Quando perdemos algum ente querido, somos consolados por um número grande de pessoas. Vestimos nossa dor de preto e isso parece anunciar aos demais que lidamos com uma larga perda. Já, os nossos lutos cotidianos, enfrentamo-los silenciosos e, muitas vezes, nem mesmo temos a chance de exteriorizar o quanto estamos sentidos e marcados por dentro.
Esses lutos que acontecem no dia-a-dia comumente se dão sem alardes e quase ninguém aparece com um pote de sopa ou com uma palavra amiga na ponta da língua para nos consolar por causa deles. Apenas os que nos amam de verdade, aqueles que se importam, são capazes disso. Isso porque quem verdadeiramente se importa percebe nossas dores sem que precisemos dizê-las.
Outro dia em um consultório médico, conversando sobre planejamento familiar, explicitei a minha vontade de ter um segundo filho aos quarenta anos. O médico arregalou os olhos e me disse que uma gestação nessa idade era possível sim, contudo exigiria muita atenção, pois meus óvulos não seriam mais tão jovens.

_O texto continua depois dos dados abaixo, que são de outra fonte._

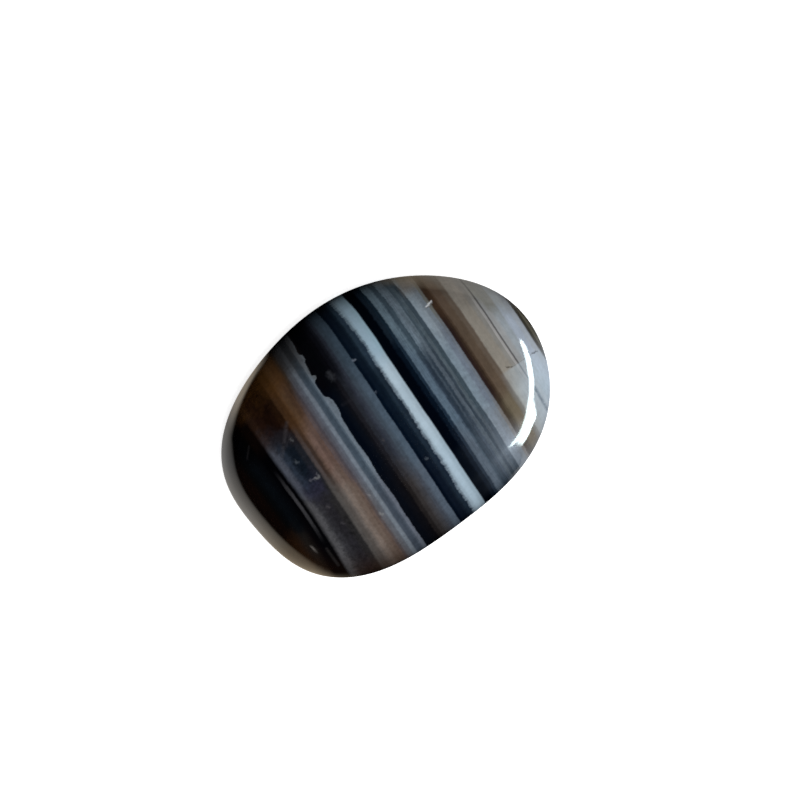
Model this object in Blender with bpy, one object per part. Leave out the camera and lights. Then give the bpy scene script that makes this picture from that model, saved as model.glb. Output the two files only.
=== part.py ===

Percebi que o tempo tinha corrido desenfreado frente aos meus olhos. Naquele dia vivi calada o luto pelos filhos biológicos que eu não teria. Um por um, todos esmaeceram frente aos meus olhos e eu senti naquele momento, e por mais alguns dias, a dor de não os ter como um dia sonhei.
Doeu muito, mas não me vesti de preto. Não andei pelas ruas com os olhos inchados. Não tive pesadelos. Tive apenas uma dor no peito. Uma dor silenciosa que foi notada por bem poucos.
Lutos cotidianos não são frescura, não são mimimis, não são supérfluos. Eles doem e sangram emocionalmente como feridas de verdade e precisam de nossa atenção e compreensão para poderem parar de sangrar e cicatrizar.
Eu diria que a dor emocional pode ser comparada à dor física, mas ela não apresenta marcas explícitas, o que muitas vezes faz com que essa dor fique por um longo tempo em nós. Cientistas da Universidade Purdue de Indiana, nos Estados Unidos, afirmam que a dor emocional dói até mais que lesões físicas. E eu concordo com eles.
Certa vez Fabricio Carpinejar disse em um texto seu que a morte de um anseio/expectativa/plano é como um livro de poemas que escrevemos com carinho e dedicação, mas que acabamos perdendo em algum canto.
A morte de um relacionamento, de um sonho, de uma carreira, de uma amizade, de uma expectativa, também é assim, frustrante e inquietante. A morte do que poderia ter sido e não foi é uma morte dolorosa, sem rituais físicos, o que parece tornar a dor em nós ainda maior.
Na vida, aqueles indiferentes a nossa dor, dispensados de qualquer obrigação social pela morte do que não se pode efetivamente ver, recordarão nosso livro de poemas (vide anseios) perdidos e dirão que fomos nós os culpados pela sua perda. Dirão, com um tapa em nossas costas, que nossos poemas (vide sonhos) pouco valiam.
Em contraponto, os que nos amam de verdade, sentarão ao nosso lado, com um punhado de papel branco nas mãos, e dirão, carinhosos, que somos capazes de reescrever nosso sentir tão bem quanto antes e nos lembrarão, com ternura, dos bonitos versos que nunca devemos nos negar a reescrever.
Com o passar dos anos, aprendemos a viver nossas dores e a escutar nossos lutos, mas principalmente, aprendemos que em momentos de fragilidade e dificuldade apenas os que se importam pra valer são capazes de compreender nossas razões e de respeitar nossos silenciosos lutos diários.
Devemos ficar ao lado desses e guardá-los para sempre no melhor de nós.